Dataset content:
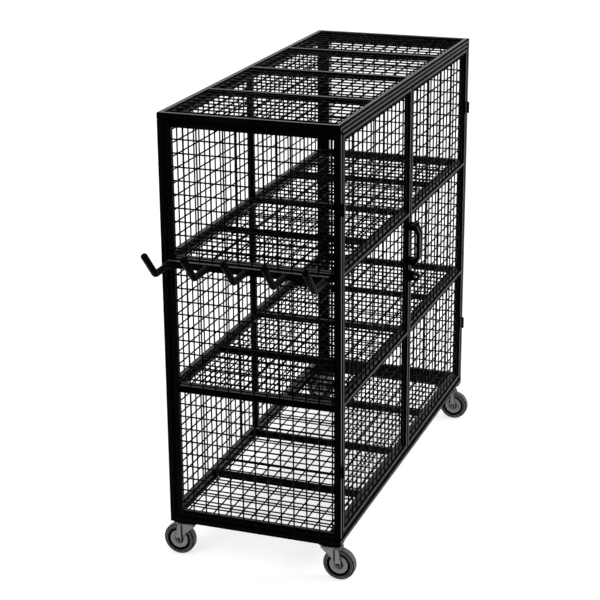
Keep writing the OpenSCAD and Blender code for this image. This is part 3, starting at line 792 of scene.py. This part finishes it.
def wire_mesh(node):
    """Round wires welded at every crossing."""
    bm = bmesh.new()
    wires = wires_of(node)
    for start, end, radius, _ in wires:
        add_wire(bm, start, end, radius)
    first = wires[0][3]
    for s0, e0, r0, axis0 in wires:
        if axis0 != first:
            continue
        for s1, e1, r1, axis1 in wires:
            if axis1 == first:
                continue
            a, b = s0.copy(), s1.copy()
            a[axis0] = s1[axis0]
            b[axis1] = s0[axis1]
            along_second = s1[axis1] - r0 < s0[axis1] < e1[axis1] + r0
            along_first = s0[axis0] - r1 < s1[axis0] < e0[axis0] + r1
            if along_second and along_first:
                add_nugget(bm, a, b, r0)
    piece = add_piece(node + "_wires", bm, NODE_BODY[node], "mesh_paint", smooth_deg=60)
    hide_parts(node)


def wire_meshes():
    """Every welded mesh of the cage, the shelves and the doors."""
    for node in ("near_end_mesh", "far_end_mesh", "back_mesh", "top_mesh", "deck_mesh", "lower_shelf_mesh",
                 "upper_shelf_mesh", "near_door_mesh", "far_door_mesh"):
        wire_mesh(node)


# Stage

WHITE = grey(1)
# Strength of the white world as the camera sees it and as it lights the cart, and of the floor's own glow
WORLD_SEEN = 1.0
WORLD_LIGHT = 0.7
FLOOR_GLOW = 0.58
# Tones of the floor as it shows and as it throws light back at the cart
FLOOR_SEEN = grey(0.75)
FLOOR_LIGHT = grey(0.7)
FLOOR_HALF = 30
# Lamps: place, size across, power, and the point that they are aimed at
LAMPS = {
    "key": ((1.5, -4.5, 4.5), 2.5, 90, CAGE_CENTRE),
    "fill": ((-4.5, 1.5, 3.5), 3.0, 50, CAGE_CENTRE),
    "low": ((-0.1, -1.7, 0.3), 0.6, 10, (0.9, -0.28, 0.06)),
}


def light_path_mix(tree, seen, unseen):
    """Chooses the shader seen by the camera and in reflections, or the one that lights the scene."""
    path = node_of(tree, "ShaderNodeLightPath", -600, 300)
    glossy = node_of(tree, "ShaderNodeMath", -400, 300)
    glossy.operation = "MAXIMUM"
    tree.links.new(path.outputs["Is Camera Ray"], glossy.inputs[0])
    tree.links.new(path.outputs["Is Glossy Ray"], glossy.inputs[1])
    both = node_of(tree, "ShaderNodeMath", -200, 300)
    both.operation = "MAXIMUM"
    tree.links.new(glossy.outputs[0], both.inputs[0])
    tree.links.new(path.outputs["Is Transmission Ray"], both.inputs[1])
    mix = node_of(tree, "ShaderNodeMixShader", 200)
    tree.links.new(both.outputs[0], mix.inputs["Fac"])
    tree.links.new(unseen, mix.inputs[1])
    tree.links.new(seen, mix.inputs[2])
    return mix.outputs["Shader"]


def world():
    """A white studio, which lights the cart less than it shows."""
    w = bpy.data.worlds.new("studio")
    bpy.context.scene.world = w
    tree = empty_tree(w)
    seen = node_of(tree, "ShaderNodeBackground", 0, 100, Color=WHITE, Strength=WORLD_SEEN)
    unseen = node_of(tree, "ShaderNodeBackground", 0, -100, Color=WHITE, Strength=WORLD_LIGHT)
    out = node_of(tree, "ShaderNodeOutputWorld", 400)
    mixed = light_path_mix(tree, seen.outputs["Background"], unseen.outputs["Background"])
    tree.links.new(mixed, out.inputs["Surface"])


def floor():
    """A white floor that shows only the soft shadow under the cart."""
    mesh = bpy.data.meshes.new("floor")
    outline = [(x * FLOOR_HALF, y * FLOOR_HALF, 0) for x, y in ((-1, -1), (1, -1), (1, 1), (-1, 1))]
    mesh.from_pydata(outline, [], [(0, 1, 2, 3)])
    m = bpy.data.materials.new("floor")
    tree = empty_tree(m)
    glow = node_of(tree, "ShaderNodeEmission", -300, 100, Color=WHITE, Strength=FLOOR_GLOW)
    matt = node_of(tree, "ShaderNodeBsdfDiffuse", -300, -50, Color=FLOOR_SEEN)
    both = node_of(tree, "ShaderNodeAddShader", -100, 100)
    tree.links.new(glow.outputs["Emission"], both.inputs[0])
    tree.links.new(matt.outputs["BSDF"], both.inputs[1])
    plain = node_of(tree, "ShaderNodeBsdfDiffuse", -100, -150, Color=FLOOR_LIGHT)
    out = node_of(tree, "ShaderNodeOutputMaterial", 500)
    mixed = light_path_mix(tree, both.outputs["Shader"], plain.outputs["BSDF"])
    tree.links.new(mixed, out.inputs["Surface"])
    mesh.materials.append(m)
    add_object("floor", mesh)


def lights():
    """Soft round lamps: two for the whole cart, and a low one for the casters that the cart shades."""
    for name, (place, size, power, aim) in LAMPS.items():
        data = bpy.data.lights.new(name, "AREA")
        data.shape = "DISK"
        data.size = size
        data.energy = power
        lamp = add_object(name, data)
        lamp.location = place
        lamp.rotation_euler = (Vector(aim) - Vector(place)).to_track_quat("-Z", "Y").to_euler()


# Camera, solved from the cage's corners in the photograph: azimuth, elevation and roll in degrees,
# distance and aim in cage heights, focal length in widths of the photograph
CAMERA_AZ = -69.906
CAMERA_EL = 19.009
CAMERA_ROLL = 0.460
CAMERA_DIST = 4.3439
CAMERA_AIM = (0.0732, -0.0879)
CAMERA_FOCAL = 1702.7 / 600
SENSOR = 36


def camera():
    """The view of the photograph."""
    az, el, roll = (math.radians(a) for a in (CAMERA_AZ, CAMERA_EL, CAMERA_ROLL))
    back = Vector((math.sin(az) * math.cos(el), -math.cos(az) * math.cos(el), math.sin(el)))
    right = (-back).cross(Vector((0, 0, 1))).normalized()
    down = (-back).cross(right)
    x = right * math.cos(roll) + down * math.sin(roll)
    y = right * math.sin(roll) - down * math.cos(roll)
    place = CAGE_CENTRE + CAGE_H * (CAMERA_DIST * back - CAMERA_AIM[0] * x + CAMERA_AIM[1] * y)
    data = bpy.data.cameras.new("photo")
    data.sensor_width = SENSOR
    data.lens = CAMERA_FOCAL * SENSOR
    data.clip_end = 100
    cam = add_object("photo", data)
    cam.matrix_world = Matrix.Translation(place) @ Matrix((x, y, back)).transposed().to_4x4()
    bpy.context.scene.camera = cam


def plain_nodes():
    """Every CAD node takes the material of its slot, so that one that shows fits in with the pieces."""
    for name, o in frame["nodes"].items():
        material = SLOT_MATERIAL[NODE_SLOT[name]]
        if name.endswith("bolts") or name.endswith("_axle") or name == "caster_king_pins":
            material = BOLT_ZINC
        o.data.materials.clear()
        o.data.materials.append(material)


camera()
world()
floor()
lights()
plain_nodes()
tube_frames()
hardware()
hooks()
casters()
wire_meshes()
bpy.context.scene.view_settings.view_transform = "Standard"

Task requirements: Your task is to repeat the data exactly; please include every line.

Complete response:
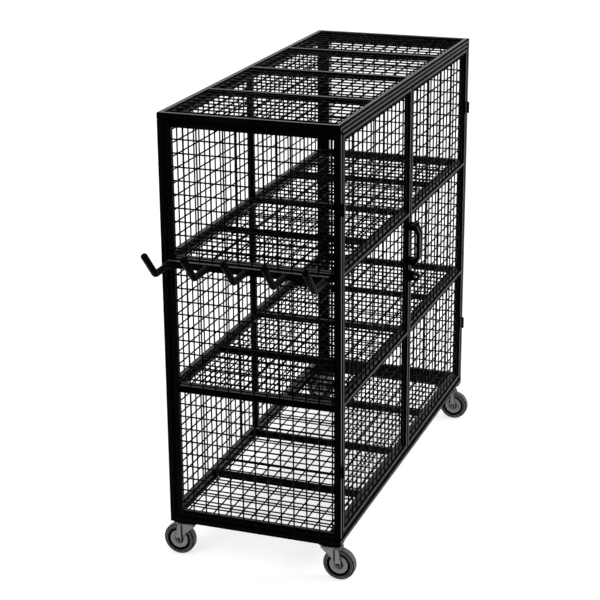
Keep writing the OpenSCAD and Blender code for this image. This is part 3, starting at line 792 of scene.py. This part finishes it.
def wire_mesh(node):
    """Round wires welded at every crossing."""
    bm = bmesh.new()
    wires = wires_of(node)
    for start, end, radius, _ in wires:
        add_wire(bm, start, end, radius)
    first = wires[0][3]
    for s0, e0, r0, axis0 in wires:
        if axis0 != first:
            continue
        for s1, e1, r1, axis1 in wires:
            if axis1 == first:
                continue
            a, b = s0.copy(), s1.copy()
            a[axis0] = s1[axis0]
            b[axis1] = s0[axis1]
            along_second = s1[axis1] - r0 < s0[axis1] < e1[axis1] + r0
            along_first = s0[axis0] - r1 < s1[axis0] < e0[axis0] + r1
            if along_second and along_first:
                add_nugget(bm, a, b, r0)
    piece = add_piece(node + "_wires", bm, NODE_BODY[node], "mesh_paint", smooth_deg=60)
    hide_parts(node)


def wire_meshes():
    """Every welded mesh of the cage, the shelves and the doors."""
    for node in ("near_end_mesh", "far_end_mesh", "back_mesh", "top_mesh", "deck_mesh", "lower_shelf_mesh",
                 "upper_shelf_mesh", "near_door_mesh", "far_door_mesh"):
        wire_mesh(node)


# Stage

WHITE = grey(1)
# Strength of the white world as the camera sees it and as it lights the cart, and of the floor's own glow
WORLD_SEEN = 1.0
WORLD_LIGHT = 0.7
FLOOR_GLOW = 0.58
# Tones of the floor as it shows and as it throws light back at the cart
FLOOR_SEEN = grey(0.75)
FLOOR_LIGHT = grey(0.7)
FLOOR_HALF = 30
# Lamps: place, size across, power, and the point that they are aimed at
LAMPS = {
    "key": ((1.5, -4.5, 4.5), 2.5, 90, CAGE_CENTRE),
    "fill": ((-4.5, 1.5, 3.5), 3.0, 50, CAGE_CENTRE),
    "low": ((-0.1, -1.7, 0.3), 0.6, 10, (0.9, -0.28, 0.06)),
}


def light_path_mix(tree, seen, unseen):
    """Chooses the shader seen by the camera and in reflections, or the one that lights the scene."""
    path = node_of(tree, "ShaderNodeLightPath", -600, 300)
    glossy = node_of(tree, "ShaderNodeMath", -400, 300)
    glossy.operation = "MAXIMUM"
    tree.links.new(path.outputs["Is Camera Ray"], glossy.inputs[0])
    tree.links.new(path.outputs["Is Glossy Ray"], glossy.inputs[1])
    both = node_of(tree, "ShaderNodeMath", -200, 300)
    both.operation = "MAXIMUM"
    tree.links.new(glossy.outputs[0], both.inputs[0])
    tree.links.new(path.outputs["Is Transmission Ray"], both.inputs[1])
    mix = node_of(tree, "ShaderNodeMixShader", 200)
    tree.links.new(both.outputs[0], mix.inputs["Fac"])
    tree.links.new(unseen, mix.inputs[1])
    tree.links.new(seen, mix.inputs[2])
    return mix.outputs["Shader"]


def world():
    """A white studio, which lights the cart less than it shows."""
    w = bpy.data.worlds.new("studio")
    bpy.context.scene.world = w
    tree = empty_tree(w)
    seen = node_of(tree, "ShaderNodeBackground", 0, 100, Color=WHITE, Strength=WORLD_SEEN)
    unseen = node_of(tree, "ShaderNodeBackground", 0, -100, Color=WHITE, Strength=WORLD_LIGHT)
    out = node_of(tree, "ShaderNodeOutputWorld", 400)
    mixed = light_path_mix(tree, seen.outputs["Background"], unseen.outputs["Background"])
    tree.links.new(mixed, out.inputs["Surface"])


def floor():
    """A white floor that shows only the soft shadow under the cart."""
    mesh = bpy.data.meshes.new("floor")
    outline = [(x * FLOOR_HALF, y * FLOOR_HALF, 0) for x, y in ((-1, -1), (1, -1), (1, 1), (-1, 1))]
    mesh.from_pydata(outline, [], [(0, 1, 2, 3)])
    m = bpy.data.materials.new("floor")
    tree = empty_tree(m)
    glow = node_of(tree, "ShaderNodeEmission", -300, 100, Color=WHITE, Strength=FLOOR_GLOW)
    matt = node_of(tree, "ShaderNodeBsdfDiffuse", -300, -50, Color=FLOOR_SEEN)
    both = node_of(tree, "ShaderNodeAddShader", -100, 100)
    tree.links.new(glow.outputs["Emission"], both.inputs[0])
    tree.links.new(matt.outputs["BSDF"], both.inputs[1])
    plain = node_of(tree, "ShaderNodeBsdfDiffuse", -100, -150, Color=FLOOR_LIGHT)
    out = node_of(tree, "ShaderNodeOutputMaterial", 500)
    mixed = light_path_mix(tree, both.outputs["Shader"], plain.outputs["BSDF"])
    tree.links.new(mixed, out.inputs["Surface"])
    mesh.materials.append(m)
    add_object("floor", mesh)


def lights():
    """Soft round lamps: two for the whole cart, and a low one for the casters that the cart shades."""
    for name, (place, size, power, aim) in LAMPS.items():
        data = bpy.data.lights.new(name, "AREA")
        data.shape = "DISK"
        data.size = size
        data.energy = power
        lamp = add_object(name, data)
        lamp.location = place
        lamp.rotation_euler = (Vector(aim) - Vector(place)).to_track_quat("-Z", "Y").to_euler()


# Camera, solved from the cage's corners in the photograph: azimuth, elevation and roll in degrees,
# distance and aim in cage heights, focal length in widths of the photograph
CAMERA_AZ = -69.906
CAMERA_EL = 19.009
CAMERA_ROLL = 0.460
CAMERA_DIST = 4.3439
CAMERA_AIM = (0.0732, -0.0879)
CAMERA_FOCAL = 1702.7 / 600
SENSOR = 36


def camera():
    """The view of the photograph."""
    az, el, roll = (math.radians(a) for a in (CAMERA_AZ, CAMERA_EL, CAMERA_ROLL))
    back = Vector((math.sin(az) * math.cos(el), -math.cos(az) * math.cos(el), math.sin(el)))
    right = (-back).cross(Vector((0, 0, 1))).normalized()
    down = (-back).cross(right)
    x = right * math.cos(roll) + down * math.sin(roll)
    y = right * math.sin(roll) - down * math.cos(roll)
    place = CAGE_CENTRE + CAGE_H * (CAMERA_DIST * back - CAMERA_AIM[0] * x + CAMERA_AIM[1] * y)
    data = bpy.data.cameras.new("photo")
    data.sensor_width = SENSOR
    data.lens = CAMERA_FOCAL * SENSOR
    data.clip_end = 100
    cam = add_object("photo", data)
    cam.matrix_world = Matrix.Translation(place) @ Matrix((x, y, back)).transposed().to_4x4()
    bpy.context.scene.camera = cam


def plain_nodes():
    """Every CAD node takes the material of its slot, so that one that shows fits in with the pieces."""
    for name, o in frame["nodes"].items():
        material = SLOT_MATERIAL[NODE_SLOT[name]]
        if name.endswith("bolts") or name.endswith("_axle") or name == "caster_king_pins":
            material = BOLT_ZINC
        o.data.materials.clear()
        o.data.materials.append(material)


camera()
world()
floor()
lights()
plain_nodes()
tube_frames()
hardware()
hooks()
casters()
wire_meshes()
bpy.context.scene.view_settings.view_transform = "Standard"